Trailing-stop mark triggered; initiate short positions. The HSIF’s November futures contracts continued to experience selling pressure, falling 110 pts and settling Friday’s day session at 25,304 pts. It initially opened weaker at 25,487 pts and moved sideways for most of the session. During the intraday period, it reached the 25,249-pt day low and closed weaker at 25,304 pts. Despite US peers moving higher during the evening session, the HSIF bucked the trend, drifting 142 pts lower and closing at 25,162 pts. The latest evening session also saw the index close below the 20-day SMA line. The price action weakness showed the bears were in control. The RSI dropped below the 50% threshold, echoing the view that negative price actions may follow through in upcoming sessions. The HSIF has now breached below the trailing stop and we expect the downside risk to persist in the near future amid weak momentum. As such, we shift over to a negative trading bias.

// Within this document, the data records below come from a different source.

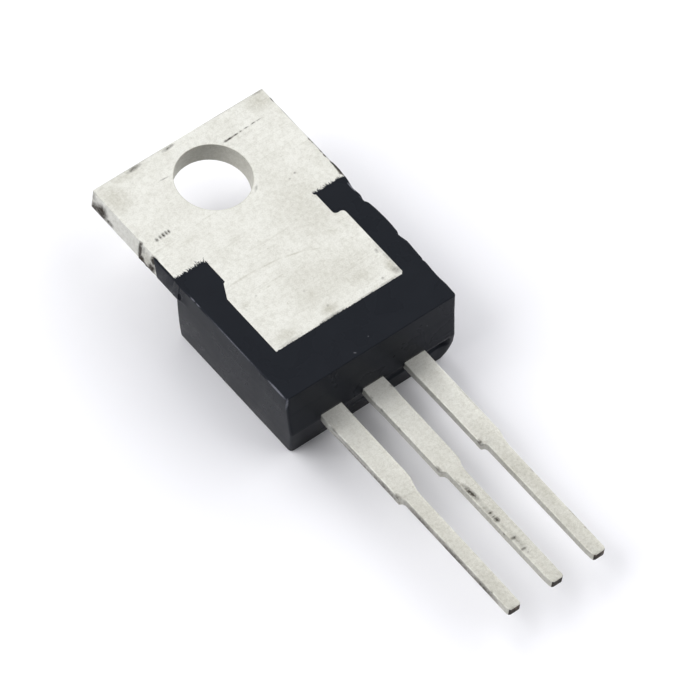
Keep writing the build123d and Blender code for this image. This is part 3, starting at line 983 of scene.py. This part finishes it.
flashSize = {
    # rows of flakes: start, end, spacing, reach, width, seed; the flakes stand out towards +y
    "rows": [
        ((-5.12, 8.78), (-3.5, 8.78), 0.025, 0.19, 0.06, 3),
        ((-5.12, 8.8), (-3.5, 8.8), 0.05, 0.3, 0.026, 7),
        ((-3.8, 8.79), (-3.44, 8.79), 0.025, 0.4, 0.035, 9),
        ((-3.47, 8.77), (-3.31, 8.6), 0.03, 0.22, 0.04, 11),
        ((3.31, 8.79), (5.1, 8.79), 0.025, 0.2, 0.06, 5),
        ((3.31, 8.8), (5.1, 8.8), 0.06, 0.28, 0.026, 8),
        ((3.28, 8.8), (3.65, 8.8), 0.03, 0.34, 0.035, 10),
        ((-3.85, 2.82), (3.7, 2.82), 0.06, 0.065, 0.05, 12),
        ((-1.2, 2.82), (0.3, 2.82), 0.05, 0.1, 0.05, 14),
    ],
    "thickness": 0.012,
    "raggedness": 0.06,  # how far apart the bends of its edges are, and how far they go
}


def flashTree():
    # thin pointed flakes of epoxy set close together along a line, each its own length, width and turn
    tree, add, given = newTree("mouldFlash", Float=("Spacing", "Reach", "Width", "Thickness"), Int=("Seed",),
                               Material=("Finish",))
    line = add("GeometryNodeMeshToCurve", {"Mesh": given["Geometry"]})
    spots = add("GeometryNodeCurveToPoints", {"Curve": line, "Length": given["Spacing"]}, mode="LENGTH")
    flake = add("GeometryNodeMeshCone", {
        "Vertices": 6, "Side Segments": 3, "Fill Segments": 1, "Radius Top": 0.12, "Radius Bottom": 1.0,
        "Depth": 1.0,
    })
    laid = add("GeometryNodeTransform", {"Geometry": flake, "Rotation": (math.radians(-90), 0, 0)})
    share = add("FunctionNodeRandomValue", {"Min": 0.3, "Max": 1.0, "Seed": given["Seed"]})
    cubed = add("Math", {0: share, 1: 2.2}, operation="POWER")
    length = add("Math", {0: cubed, 1: given["Reach"]}, operation="MULTIPLY")
    second = add("Math", {0: given["Seed"], 1: 100.0})
    spread = add("FunctionNodeRandomValue", {"Min": 0.4, "Max": 1.0, "Seed": second})
    width = add("Math", {0: spread, 1: given["Width"]}, operation="MULTIPLY")
    size = add("CombineXYZ", {"X": width, "Y": length, "Z": given["Thickness"]})
    third = add("Math", {0: given["Seed"], 1: 200.0})
    turn = add("FunctionNodeRandomValue", {"Min": -0.7, "Max": 0.7, "Seed": third})
    turned = add("CombineXYZ", {"Z": turn})
    row = add("GeometryNodeInstanceOnPoints", {
        "Points": spots, "Instance": laid, "Rotation": turned, "Scale": size,
    })
    real = add("GeometryNodeRealizeInstances", {"Geometry": row})
    ragged = flashSize["raggedness"] * mm
    bend = add("TexNoise", {"Scale": 1 / ragged, "Detail": 1.0})
    centred = add("VectorMath", {0: bend.outputs["Color"], 1: (0.5, 0.5, 0.5)}, operation="SUBTRACT")
    nudge = add("VectorMath", {0: centred, 1: (ragged, ragged, 0.0)}, operation="MULTIPLY")
    bent = add("GeometryNodeSetPosition", {"Geometry": real, "Offset": nudge})
    finished = add("GeometryNodeSetMaterial", {"Geometry": bent, "Material": given["Finish"]})
    add("NodeGroupOutput", {"Geometry": finished})
    return tree


flashMaker = flashTree()
flakes = bmesh.new()
for start, end, spacing, reach, width, seed in flashSize["rows"]:
    line = rail("flashRow", [(*start, backLevel), (*end, backLevel)])
    grow(line, flashMaker, {
        "Spacing": spacing * mm, "Reach": reach * mm, "Width": width * mm,
        "Thickness": flashSize["thickness"] * mm, "Seed": seed, "Finish": epoxy,
    })
    flakes.from_mesh(line.data)
    bpy.data.objects.remove(line)
mouldFlash = toObject("mouldFlash", flakes, epoxy)
print("mould flash made:", len(mouldFlash.data.polygons), "faces")

for piece in (drainLead, controlLead, mouldedBody, mouldFlash):
    shade(piece, 35)
shade(heatSinkFrame, 14)  # flat faces beside the hole's small rim stay flat
print("pieces shaded")

for piece, node, slotName in (
    (drainLead, "drain_lead", "tin_plating"), (controlLead, "control_lead", "tin_plating"),
    (heatSinkFrame, "heat_sink_frame", "tin_plating"), (mouldedBody, "moulded_body", "epoxy_moulding"),
):
    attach(piece, "root")
    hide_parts(node)
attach(mouldFlash, "root")

stageLook = {
    "paper": "#EDEDF0",
    "floorSize": 1.6,  # m
    "domeColour": "#F1F2FF",
    "dome": 0.13,
    "target": (0, 0, 0.002),
    # softboxes: azimuth from +x towards +y and elevation in degrees, distance and side in m, power in W
    "softboxes": {
        "rightSoftbox": (30, 20, 0.8, 0.8, 4.1),
        "rearSoftbox": (105, 40, 0.8, 0.8, 5.1),
        "leftSoftbox": (160, 40, 0.8, 0.5, 3.65),
        "frontSoftbox": (330, 45, 0.8, 0.8, 3.4),
    },
}


def studioPaper(add, place):
    # smooth white studio paper: matt, with a trace of blue brightener
    return add("BsdfPrincipled", {
        "Base Color": linear(stageLook["paper"]), "Roughness": 0.9, "Specular IOR Level": 0.1,
    })


floorMesh = bmesh.new()
bmesh.ops.create_grid(floorMesh, x_segments=1, y_segments=1, size=stageLook["floorSize"] / 2)
floor = toObject("paperFloor", floorMesh, newMaterial("whitePaper", studioPaper))

world = bpy.data.worlds.new("studio")
bpy.context.scene.world = world
world.use_nodes = True
dome = world.node_tree.nodes["Background"].inputs
dome["Color"].default_value = linear(stageLook["domeColour"])
dome["Strength"].default_value = stageLook["dome"]

target = Vector(stageLook["target"])
for name, (azimuth, elevation, distance, size, power) in stageLook["softboxes"].items():
    a, e = math.radians(azimuth), math.radians(elevation)
    lamp = bpy.data.lights.new(name, "AREA")
    lamp.shape = "SQUARE"
    lamp.size = size
    lamp.energy = power
    light = newObject(name, lamp)
    way = Vector((math.cos(a) * math.cos(e), math.sin(a) * math.cos(e), math.sin(e)))
    light.location = target + way * distance
    light.rotation_mode = "QUATERNION"
    light.rotation_quaternion = (target - light.location).to_track_quat("-Z", "Y")

view = {
    "turn": -46.58,
    "height": 55.11,
    "roll": 8.98,
    "distance": 396.0,
    "aim": (0.046, 1.083, 2.446),  # mm in the shared frame
    "lens": 433.2,
    "sensor": 36,
}
turn, height, roll = (math.radians(view[k]) for k in ("turn", "height", "roll"))
back = Vector((math.sin(turn) * math.cos(height), -math.cos(turn) * math.cos(height), math.sin(height)))
right = (-back).cross(Vector((0, 0, 1))).normalized()
up = right.cross(-back)
cameraData = bpy.data.cameras.new("camera")
cameraData.lens = view["lens"]
cameraData.sensor_width = view["sensor"]
cameraData.clip_start = 0.01
cameraData.clip_end = 10
camera = newObject("camera", cameraData)
rolledRight = right * math.cos(roll) + up * math.sin(roll)
rolledUp = up * math.cos(roll) - right * math.sin(roll)
spin = Matrix((rolledRight, rolledUp, back)).transposed().to_4x4()
camera.matrix_world = Matrix.Translation(Vector(view["aim"]) * mm + back * view["distance"] * mm) @ spin
bpy.context.scene.camera = camera
bpy.context.scene.view_settings.view_transform = "Standard"
print("setting made")
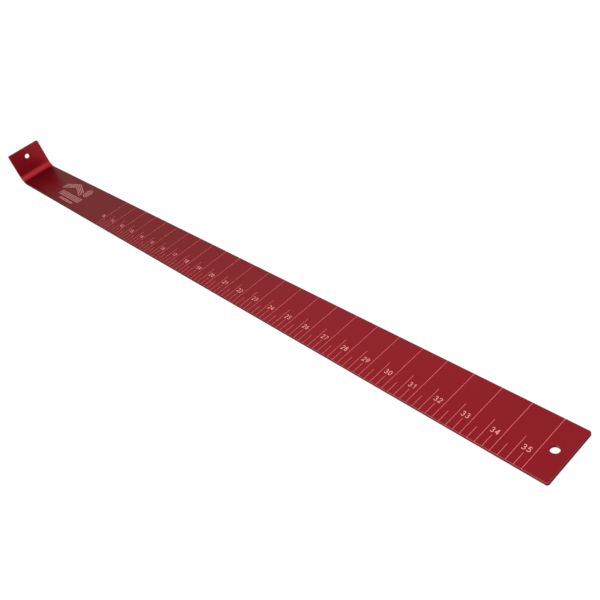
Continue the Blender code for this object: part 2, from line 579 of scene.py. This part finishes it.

We closed out the long positions initiated at 24,809 pts – 7 Oct’s evening session’s close – after the 25,250-pt trailing stop was triggered. We initiate short positions at 29 Oct’s evening session’s close, ie 25162 pts. To manage the trading risks, the initial stop-loss threshold is set at 25,800 pts.

The nearest supports: The 25,000-pt round figure and 12 Oct’s low, ie 24,818 pts. On the upside, the immediate resistance is revised to 29 Oct’s high, 25,513 pts, with subsequent resistance at the 25,800-pt whole number.